(Scripts that build objects)
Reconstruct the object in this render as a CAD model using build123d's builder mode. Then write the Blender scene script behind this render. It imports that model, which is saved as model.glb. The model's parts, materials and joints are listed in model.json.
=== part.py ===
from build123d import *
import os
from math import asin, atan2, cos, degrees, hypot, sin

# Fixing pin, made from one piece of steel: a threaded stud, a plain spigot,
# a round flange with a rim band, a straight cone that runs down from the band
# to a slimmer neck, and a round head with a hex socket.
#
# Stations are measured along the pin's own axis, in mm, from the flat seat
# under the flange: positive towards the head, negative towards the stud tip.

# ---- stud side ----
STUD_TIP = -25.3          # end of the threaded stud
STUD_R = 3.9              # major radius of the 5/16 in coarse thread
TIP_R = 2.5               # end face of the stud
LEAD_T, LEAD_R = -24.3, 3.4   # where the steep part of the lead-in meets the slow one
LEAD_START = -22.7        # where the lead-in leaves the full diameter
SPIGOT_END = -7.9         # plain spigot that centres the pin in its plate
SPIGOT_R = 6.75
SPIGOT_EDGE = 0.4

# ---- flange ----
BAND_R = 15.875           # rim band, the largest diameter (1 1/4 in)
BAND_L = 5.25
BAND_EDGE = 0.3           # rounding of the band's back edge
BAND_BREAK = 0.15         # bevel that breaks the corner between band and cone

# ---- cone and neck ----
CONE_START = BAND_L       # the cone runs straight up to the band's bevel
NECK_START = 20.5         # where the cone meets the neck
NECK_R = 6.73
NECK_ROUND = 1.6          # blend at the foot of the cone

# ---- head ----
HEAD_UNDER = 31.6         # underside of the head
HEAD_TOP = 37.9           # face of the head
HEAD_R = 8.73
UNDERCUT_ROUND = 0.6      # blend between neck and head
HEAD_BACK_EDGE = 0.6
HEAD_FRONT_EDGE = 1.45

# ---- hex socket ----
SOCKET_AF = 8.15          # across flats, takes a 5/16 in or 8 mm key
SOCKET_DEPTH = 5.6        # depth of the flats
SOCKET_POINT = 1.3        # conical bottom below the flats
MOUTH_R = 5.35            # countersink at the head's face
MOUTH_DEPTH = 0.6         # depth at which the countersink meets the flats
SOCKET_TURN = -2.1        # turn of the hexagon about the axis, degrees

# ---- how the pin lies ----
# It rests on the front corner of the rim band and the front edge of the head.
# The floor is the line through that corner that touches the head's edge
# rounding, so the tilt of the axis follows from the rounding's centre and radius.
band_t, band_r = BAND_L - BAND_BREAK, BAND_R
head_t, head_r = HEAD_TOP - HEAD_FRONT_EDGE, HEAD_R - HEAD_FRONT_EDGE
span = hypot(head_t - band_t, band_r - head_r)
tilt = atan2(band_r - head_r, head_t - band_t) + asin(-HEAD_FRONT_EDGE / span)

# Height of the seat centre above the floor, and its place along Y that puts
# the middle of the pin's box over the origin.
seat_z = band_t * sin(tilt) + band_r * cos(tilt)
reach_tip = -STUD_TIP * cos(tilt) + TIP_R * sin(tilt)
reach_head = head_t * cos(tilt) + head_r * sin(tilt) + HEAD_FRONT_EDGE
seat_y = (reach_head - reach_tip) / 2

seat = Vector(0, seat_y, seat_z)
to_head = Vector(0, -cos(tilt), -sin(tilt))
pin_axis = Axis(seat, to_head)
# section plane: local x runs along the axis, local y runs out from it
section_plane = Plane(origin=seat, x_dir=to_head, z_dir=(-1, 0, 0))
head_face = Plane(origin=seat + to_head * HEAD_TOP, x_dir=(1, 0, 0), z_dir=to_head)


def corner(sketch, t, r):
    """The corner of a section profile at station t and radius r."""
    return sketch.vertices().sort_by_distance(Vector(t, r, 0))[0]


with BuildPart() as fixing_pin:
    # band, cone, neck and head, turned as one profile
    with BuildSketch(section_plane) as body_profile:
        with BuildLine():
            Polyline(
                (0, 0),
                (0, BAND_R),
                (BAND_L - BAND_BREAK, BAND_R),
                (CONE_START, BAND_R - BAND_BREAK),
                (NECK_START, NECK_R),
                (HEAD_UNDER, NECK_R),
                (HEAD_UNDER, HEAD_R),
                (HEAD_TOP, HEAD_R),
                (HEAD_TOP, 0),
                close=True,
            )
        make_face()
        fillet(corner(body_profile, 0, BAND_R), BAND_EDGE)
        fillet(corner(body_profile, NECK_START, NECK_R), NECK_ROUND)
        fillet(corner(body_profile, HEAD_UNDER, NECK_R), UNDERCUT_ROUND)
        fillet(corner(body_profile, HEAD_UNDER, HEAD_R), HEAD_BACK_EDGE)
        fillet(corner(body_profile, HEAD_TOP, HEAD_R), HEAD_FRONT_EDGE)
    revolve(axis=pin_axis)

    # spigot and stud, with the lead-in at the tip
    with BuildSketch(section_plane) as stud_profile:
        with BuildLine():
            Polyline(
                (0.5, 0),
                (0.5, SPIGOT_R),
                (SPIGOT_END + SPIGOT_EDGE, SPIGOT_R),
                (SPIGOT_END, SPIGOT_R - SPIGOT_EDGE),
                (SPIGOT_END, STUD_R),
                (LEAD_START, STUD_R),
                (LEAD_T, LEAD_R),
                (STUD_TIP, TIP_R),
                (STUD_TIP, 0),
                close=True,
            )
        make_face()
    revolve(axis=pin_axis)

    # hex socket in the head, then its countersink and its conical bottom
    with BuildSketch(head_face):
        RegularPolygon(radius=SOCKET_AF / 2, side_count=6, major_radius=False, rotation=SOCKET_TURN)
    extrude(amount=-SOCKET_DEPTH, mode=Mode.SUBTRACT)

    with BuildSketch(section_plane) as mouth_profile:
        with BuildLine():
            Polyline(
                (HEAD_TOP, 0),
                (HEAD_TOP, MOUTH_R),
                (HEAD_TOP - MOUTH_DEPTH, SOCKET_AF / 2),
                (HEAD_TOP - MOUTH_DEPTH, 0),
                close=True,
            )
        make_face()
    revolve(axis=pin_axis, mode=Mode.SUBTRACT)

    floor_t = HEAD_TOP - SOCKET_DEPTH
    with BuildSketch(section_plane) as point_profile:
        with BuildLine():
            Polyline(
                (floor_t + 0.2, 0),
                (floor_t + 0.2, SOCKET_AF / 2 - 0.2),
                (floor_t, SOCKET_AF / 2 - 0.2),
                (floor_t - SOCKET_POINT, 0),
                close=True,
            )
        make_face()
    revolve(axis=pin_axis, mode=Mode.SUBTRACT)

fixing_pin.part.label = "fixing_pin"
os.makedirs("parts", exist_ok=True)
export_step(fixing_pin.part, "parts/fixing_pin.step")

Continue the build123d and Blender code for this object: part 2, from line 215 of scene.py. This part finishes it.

WHAT IS REQUIRED — Of the lines above, how many contain the string "Blender"? Only the number is required.

WRITTEN REPLY — 2